The controversy also manifested in content moderation. Before May 2023, prompts containing certain sensitive words—like religious leaders’ names—were simply blocked. Afterward, the moderation system became more context-aware, but the challenge of keeping up with creative workarounds persisted.
And as the tools improved, they became even more customizable. By 2024, Midjourney had released features like “Style Reference” and “Character Reference,” letting users upload reference images to guide the AI’s style or generate consistent characters. The web interface, launched in August 2024, let users pan, zoom, and edit images directly, integrating features that had previously required hopping between apps.
Meanwhile, the business world was adapting at full speed. Architects used AI tools to create mood boards for client pitches. Ad agencies prototyped dozens of campaign images in minutes. News outlets experimented with AI-generated covers and illustrations. In December 2022, a children’s book—“Alice and Sparkle”—was written and illustrated using Midjourney in less than a weekend, with 13 images selected from a much larger batch.
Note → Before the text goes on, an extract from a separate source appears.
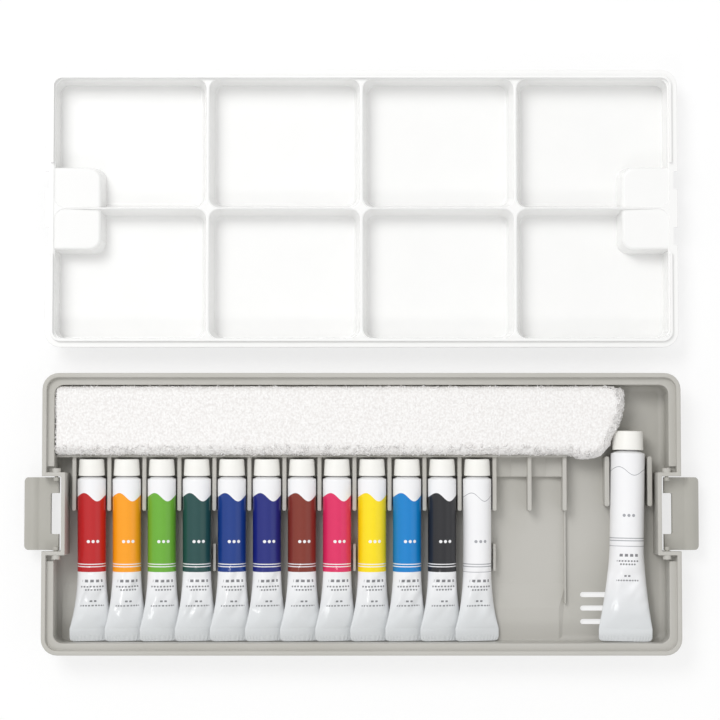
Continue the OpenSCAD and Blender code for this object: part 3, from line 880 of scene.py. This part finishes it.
PIGMENTS = {"red": (188, 26, 30), "orange": (249, 160, 22), "light_green": (106, 172, 52),
            "dark_green": (30, 74, 72), "ultramarine": (16, 56, 134), "violet": (26, 36, 122),
            "brown": (128, 48, 34), "magenta": (222, 42, 98), "yellow": (250, 222, 8), "cyan": (0, 128, 202),
            "black": (38, 38, 42), "white": (150, 152, 158)}

for index, colour in enumerate(COLOURS):
    place = lay_small(index)
    tube = make_tube(f"{colour}_paint_tube", *SMALL_TUBE, 4.2, 2.2, 9.2, place, index * SEED_STEP)
    pigment = linear(*PIGMENTS[colour])
    finish = label_finish(f"label_{colour}", pigment, *SMALL_TUBE[:2], colour == "white")
    dress(tube, finish, f"{colour}_tube", "tube_foil", f"tube_{colour}")
tube = make_tube("large_paint_tube", *LARGE_TUBE, 5.0, 2.7, 10.6, lay_large(), LARGE_SEED)
finish = label_finish("label_large", linear(*PIGMENTS["white"]), *LARGE_TUBE[:2], True)
dress(tube, finish, "large_tube", "tube_foil", "tube_large_white")

# %% [markdown]
# Inside each tube lies its paint, which shows only when the tube is cut open. It is a thick wet paste, so it
# gets a soft gloss and a faint grain of pigment. It is squeezed by the same rule as its tube.


# %% The paint
def paste(name, pigment):
    finish = Finish(name, pigment, 0.35, Coat_Weight=0.4, Coat_Roughness=0.2)
    grains = finish.grain(900.0, 3.0)
    finish.put(Base_Color=finish.mix(grains, pigment, [part * 0.88 for part in pigment[:3]] + [1.0]))
    finish.bump(grains, 0.05)
    return finish


def make_paste(name, radius, long, round_long, place, seed):
    """The paint follows the inside of its tube and ends before the fold."""
    run = long - round_long
    shape, bottom, top = disc(radius - PASTE_ROOM, CRIMP_LONG + 3.0, long - 1.2, 32)
    for height in tube_levels(long, run):
        cut_level(shape, (0.0, 0.0, height), (0.0, 0.0, 1.0))
    for corner in shape.verts:
        flatten(corner.co, radius, run, seed)
    bmesh.ops.recalc_face_normals(shape, faces=shape.faces)
    return lay_down(shape, name, place)


WHITE_PAINT = linear(244, 244, 242)
for index, colour in enumerate(COLOURS):
    shade = WHITE_PAINT if colour == "white" else linear(*PIGMENTS[colour])
    filling = make_paste(f"{colour}_paste", *SMALL_TUBE, lay_small(index), index * SEED_STEP)
    dress(filling, paste("paste_" + colour, shade), f"{colour}_tube", f"paint_{colour}", f"paint_{colour}")
filling = make_paste("large_paste", *LARGE_TUBE, lay_large(), LARGE_SEED)
dress(filling, paste("paste_large", WHITE_PAINT), "large_tube", "paint_white", "paint_large_white")

# %% [markdown]
# The towel is a small terry cloth, a little shorter than the box and folded into eight layers. A flat grid
# is folded by sending each row to its place on a zigzag path, and then gets its thickness. The top layer is
# drawn down over the front and over the right end, where the bundle bulges towards the large tube.

# %% The towel
CLOTH_LONG = 311.0
CLOTH_T = 1.9
LAYERS = 8
FOLD_R = 1.18
BACK_Y = 70.2
FRONT_Y = 33.7
TOWEL_LOW = 2.35
TOWEL_HIGH = TOWEL_LOW + CLOTH_T + 2 * FOLD_R * (LAYERS - 1)
LEFT_X = -168.9
FLAP_ROUND = 4.0
FLAP_LOW = 9.0
END_ROUND = 4.5
END_DROP = 5.0
STRAIGHT = 250.0
END_OUTLINE = [(34.0, 127.5), (35.8, 132.8), (40.2, 137.0), (45.5, 138.6), (48.5, 141.2), (56.0, 144.0),
               (62.7, 145.2), (67.0, 144.9), (70.2, 143.2)]


def fold_path():
    """Rows of the cloth: flat position, Y, Z, and how flat the top layer lies there, or None below it."""
    path = []
    flat = 0.0
    near = FRONT_Y + 1.5 * CLOTH_T + 0.3 + FOLD_R
    far = BACK_Y - CLOTH_T / 2 - FOLD_R
    for layer in range(LAYERS):
        height = TOWEL_LOW + CLOTH_T / 2 + 2 * FOLD_R * layer
        top = layer == LAYERS - 1
        start, end = (near, far) if layer % 2 == 0 else (far, near)
        if top:
            end = FRONT_Y + CLOTH_T / 2 + FLAP_ROUND
        count = 44 if top else 6
        for n in range(count + 1):
            y = start + (end - start) * n / count
            path.append((flat + abs(y - start), y, height, 1.0 if top else None))
        flat += abs(end - start)
        if not top:
            way = 1 if layer % 2 == 0 else -1
            for n in range(1, 6):
                turn = math.pi * n / 6
                y = end + way * FOLD_R * math.sin(turn)
                path.append((flat + FOLD_R * turn, y, height + FOLD_R * (1 - math.cos(turn)), None))
            flat += math.pi * FOLD_R
    for n in range(1, 9):
        turn = math.pi / 2 * n / 8
        y = end - FLAP_ROUND * math.sin(turn)
        path.append((flat + FLAP_ROUND * turn, y, height - FLAP_ROUND * (1 - math.cos(turn)), math.cos(turn)))
    flat += FLAP_ROUND * math.pi / 2
    drop = height - FLAP_ROUND - FLAP_LOW
    for n in range(1, 5):
        path.append((flat + drop * n / 4, end - FLAP_ROUND, height - FLAP_ROUND - drop * n / 4, 0.0))
    return path


def right_end(y):
    """Where the towel ends on the right, read from its outline."""
    spots = [(-1000.0, END_OUTLINE[0][1])] + END_OUTLINE + [(1000.0, END_OUTLINE[-1][1])]
    for (low, first), (high, second) in zip(spots, spots[1:]):
        if low <= y <= high:
            return first + (second - first) * (y - low) / (high - low)


def place_corner(length, y, z, level):
    """Where a corner of the cloth comes to lie. The top layer turns down at the right end."""
    start = LEFT_X + STRAIGHT
    if length <= STRAIGHT:
        return Vector((LEFT_X + length, y, z))
    share = (length - STRAIGHT) / (CLOTH_LONG - STRAIGHT)
    end = right_end(y) - CLOTH_T / 2
    if level is None:
        return Vector((start + share * (end - 2.6 - start), y, z))
    run = end - END_ROUND - start
    quarter_turn = END_ROUND * math.pi / 2
    past = share * (run + level * (quarter_turn + END_DROP) + (1 - level) * END_ROUND) - run
    if past <= 0:
        return Vector((start + run + past, y, z))
    turn = min(past / END_ROUND, math.pi / 2)
    reach = level * END_ROUND * math.sin(turn) + (1 - level) * min(past, END_ROUND)
    sink = END_ROUND * (1 - math.cos(turn)) + max(0.0, past - quarter_turn)
    return Vector((start + run + reach, y, z - level * sink))


def settle(spot):
    """Lets the bundle bulge at its right end, rounds its section and makes its surface uneven."""
    middle_y = (FRONT_Y + BACK_Y) / 2
    high = (spot.z - 11.9) / 9.6
    side = (spot.y - middle_y) / ((BACK_Y - FRONT_Y) / 2)
    spot.y = middle_y + (spot.y - middle_y) * (1 - 0.04 * abs(high) ** 4)
    bulge = min(1.0, max(0.0, (spot.x - 113.5) / 9.0))
    spot.y -= 2.2 * bulge ** 2 * (3 - 2 * bulge) * min(1.0, max(0.0, (1 - side) / 2))
    if high > 0.5:
        roll = noise.noise(Vector((spot.x * 0.04, spot.y * 0.06, 4.0)))
        lump = noise.noise(Vector((spot.x * 0.3, spot.y * 0.3, 9.0)))
        spot.z += 0.4 * roll + 0.16 * lump - 0.9 * max(0.0, (side - 0.7) / 0.3) ** 2
    spot.y += 0.4 * noise.noise(Vector((spot.x * 0.12, spot.z * 0.3, 2.0)))


cloth = bmesh.new()
path = fold_path()
COLUMNS = 300
bmesh.ops.create_grid(cloth, x_segments=COLUMNS, y_segments=len(path) - 1, size=0.5)
for corner in cloth.verts:
    flat, y, z, level = path[round((corner.co.y + 0.5) * (len(path) - 1))]
    corner.co = place_corner((corner.co.x + 0.5) * CLOTH_LONG, y, z, level)
bmesh.ops.recalc_face_normals(cloth, faces=cloth.faces)
bmesh.ops.solidify(cloth, geom=cloth.verts[:] + cloth.edges[:] + cloth.faces[:], thickness=CLOTH_T)
for corner in cloth.verts:
    settle(corner.co)
heights = [corner.co.z for corner in cloth.verts]
print("towel from", round(min(heights), 2), "to", round(max(heights), 2), "mm high")
bmesh.ops.recalc_face_normals(cloth, faces=cloth.faces)
towel = as_object(cloth, "folded_towel")
towel.data.shade_smooth()

# %% [markdown]
# Terry is all little loops of soft cotton thread. On the broad top the loops are mostly a pattern in the
# material, rows of them in both directions. Round the edges, where they stand out against the dark gap, and
# here and there on the top they are real loops of thread: one loop is spun once and then set down many times.

# %% The loops and their finish
terry = Finish("terry", linear(250, 248, 246), 0.95, Sheen_Weight=0.2, Sheen_Roughness=0.6)
rows = terry.grain(700.0, 2.0, (1.5, 0.8, 1.0))
tufts = terry.node("ShaderNodeTexVoronoi", {"feature": "SMOOTH_F1"}, {
    "Vector": terry.node("ShaderNodeTexCoord", {}, {}, "Object"), "Scale": 900.0}, "Distance")
pile = rows * 0.7 + (1 - tufts) * 0.6
# The colour follows the pile pattern, greyer in its low places: painted shade between the loops.
terry.put(Base_Color=terry.mix(pile.rise(0.45, 0.95), linear(236, 233, 231), linear(252, 251, 250)))
terry.bump(pile, 0.5)

EDGE_LOOPS = 3600
TOP_LOOPS = 1900
FRONT_END = 127.0
THREAD_R = 0.24
random.seed(7)
thread = bmesh.new()
bmesh.ops.create_circle(thread, segments=3, radius=THREAD_R)
bmesh.ops.translate(thread, vec=(1.0, 0.0, 0.0), verts=thread.verts)
bmesh.ops.spin(thread, geom=thread.verts[:] + thread.edges[:], cent=(0.0, 0.0, 0.0), axis=(0.0, 1.0, 0.0),
               angle=math.radians(-250), steps=5)
bmesh.ops.rotate(thread, matrix=Matrix.Rotation(math.radians(35), 3, "Y"), verts=thread.verts)
bmesh.ops.holes_fill(thread, edges=[edge for edge in thread.edges if edge.is_boundary])
bmesh.ops.recalc_face_normals(thread, faces=thread.faces)
thread_mesh = bpy.data.meshes.new("thread")
thread.to_mesh(thread_mesh)
thread.free()
print("one loop has", len(thread_mesh.polygons), "faces")


def set_loop(shape, spot, outward, size):
    """Sets down one loop of thread that stands out from the cloth."""
    lean = outward + Vector([random.uniform(-0.5, 0.5) for axis in range(3)])
    twist = Matrix.Rotation(random.uniform(0, math.tau), 4, "Z")
    turned = lean.to_track_quat("Z", "Y").to_matrix().to_4x4() @ twist
    place = Matrix.Translation(spot) @ turned @ Matrix.Scale(size, 4)
    thread_mesh.transform(place)
    shape.from_mesh(thread_mesh)
    thread_mesh.transform(place.inverted())


def silhouette_spot():
    """A random spot on the visible edges of the bundle, and the way that a loop stands there."""
    place = random.random()
    turn = random.uniform(0.2, math.pi / 2)
    outer = FLAP_ROUND + CLOTH_T / 2
    if place < 0.42:
        x = random.uniform(LEFT_X + 0.5, FRONT_END)
        y = FRONT_Y + outer * (1 - math.sin(turn))
        z = TOWEL_HIGH - outer * (1 - math.cos(turn))
        return Vector((x, y, z)), Vector((0, -math.sin(turn), math.cos(turn)))
    if place < 0.6:
        x = random.uniform(LEFT_X + 0.5, FRONT_END)
        return Vector((x, FRONT_Y, random.uniform(10.0, 16.0))), Vector((0, -1, 0.2))
    if place < 0.8:
        x = random.uniform(LEFT_X + 0.5, 138.0)
        y = BACK_Y - random.uniform(0.0, 1.6)
        return Vector((x, y, random.choice((18.0, 19.6)))), Vector((0, 0.7, 0.7))
    y = random.uniform(FRONT_Y + 1, BACK_Y - 1)
    if place < 0.86:
        return Vector((LEFT_X + 0.2, y, random.uniform(16.0, 20.0))), Vector((-1, 0, 0.5))
    outer = END_ROUND + CLOTH_T / 2
    x = right_end(y) - outer * (1 - math.sin(turn))
    z = TOWEL_HIGH - outer * (1 - math.cos(turn))
    return Vector((x, y, z)), Vector((math.sin(turn), -0.3, math.cos(turn)))


fringe = bmesh.new()
for count in range(EDGE_LOOPS):
    spot, outward = silhouette_spot()
    settle(spot)
    set_loop(fringe, spot, outward, random.uniform(0.5, 1.6))
for count in range(TOP_LOOPS):
    x = random.uniform(LEFT_X + 1, 136.0)
    y = random.uniform(FRONT_Y + 4, BACK_Y - 2)
    spot = Vector((x, y, TOWEL_HIGH - 0.15))
    settle(spot)
    set_loop(fringe, spot, Vector((0, 0, 1)), random.uniform(0.35, 0.6))
bpy.data.meshes.remove(thread_mesh)
loops = as_object(fringe, "towel_loops")
loops.data.shade_smooth()
dress(loops, terry, "towel_bundle", "terry")
dress(towel, terry, "towel_bundle", "terry", "towel")
flat_size = (CLOTH_LONG * MM, path[-1][0] * MM)
print("cloth", [round(side, 3) for side in flat_size], "m flat")

# %% [markdown]
# The set is lit like a catalogue page: one large soft lamp high at the back left, a weak one on the right, a
# small panel in front that draws highlights on the tubes' tails, and an even pale sky. The table is plain
# white, and it stays white for the camera but keeps part of the shadow.

# %% Table and light
table_top = bmesh.new()
bmesh.ops.create_grid(table_top, x_segments=1, y_segments=1, size=3000.0)
bmesh.ops.translate(table_top, vec=(0.0, 0.0, -0.05), verts=table_top.verts)
table = as_object(table_top, "table")
table_white = Finish("table_white", (0.98, 0.98, 0.98, 1.0), 0.9)
rays = [table_white.node("ShaderNodeLightPath", {}, {}, ray) for ray in
        ("Is Camera Ray", "Is Glossy Ray", "Is Transmission Ray")]
seen = rays[0].most(rays[1]).most(rays[2])
glow = table_white.node("ShaderNodeEmission", {}, {"Color": (1.0, 1.0, 1.0, 1.0), "Strength": 1.0})
plain = Wire(table_white, table_white.shader.outputs[0])
shown = table_white.node("ShaderNodeMixShader", {}, {0: seen * 0.7, 1: plain, 2: glow})
table_white.tree.links.new(shown.socket, table_white.tree.nodes["Material Output"].inputs["Surface"])
table.data.materials.append(table_white.material)

world = bpy.data.worlds.new("pale_room")
bpy.context.scene.world = world
world.use_nodes = True
sky = world.node_tree.nodes["Background"]
sky.inputs["Color"].default_value = (1.0, 1.0, 1.0, 1.0)
sky.inputs["Strength"].default_value = 0.67


def soft_lamp(name, spot, aim_at, size, watts):
    """A square lamp that hangs at a spot and faces another."""
    lamp = bpy.data.lights.new(name, "AREA")
    lamp.size = size
    lamp.energy = watts
    holder = bpy.data.objects.new(name, lamp)
    bpy.context.scene.collection.objects.link(holder)
    holder.location = spot
    holder.rotation_euler = (Vector(aim_at) - Vector(spot)).to_track_quat("-Z", "Y").to_euler()


soft_lamp("window_left", (-0.8, 1.0, 1.9), (0.0, 0.08, 0.0), 0.9, 18.5)
soft_lamp("bounce_right", (1.3, -0.6, 1.2), (0.0, 0.08, 0.0), 1.2, 1.5)
soft_lamp("front_panel", (-0.35, -1.0, 1.6), (0.0, 0.0, 0.0), 0.3, 2.6)
print("lamps and table stand")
Through all this, the technology itself kept evolving. By April 2026, Midjourney had released version 8.1, just 19 days before today. Each model version introduced more realism, more control, and a more literal interpretation of prompts. Competing models like Stable Diffusion, DALL-E, and Google’s Imagen raced to keep up, integrating their tools into Photoshop, Premiere Pro, and Microsoft Paint. The landscape changed so quickly that what seemed impossible one month became routine the next.
But here’s maybe the wildest twist: in one study, participants shown two similar images—one labeled “AI-generated,” the other “human-made”—rated the latter higher for “artistic value,” even when the images were visually identical. The label itself changed their perception.
So, as of now, the U.S. Supreme Court says AI-generated art can’t be copyrighted. Some of the world’s biggest media companies are in open legal war with the tech creators. And the question at the heart of the Great 2023 AI Art Controversy remains as unsettled as ever: if a machine can make a convincing masterpiece, who gets to call it art?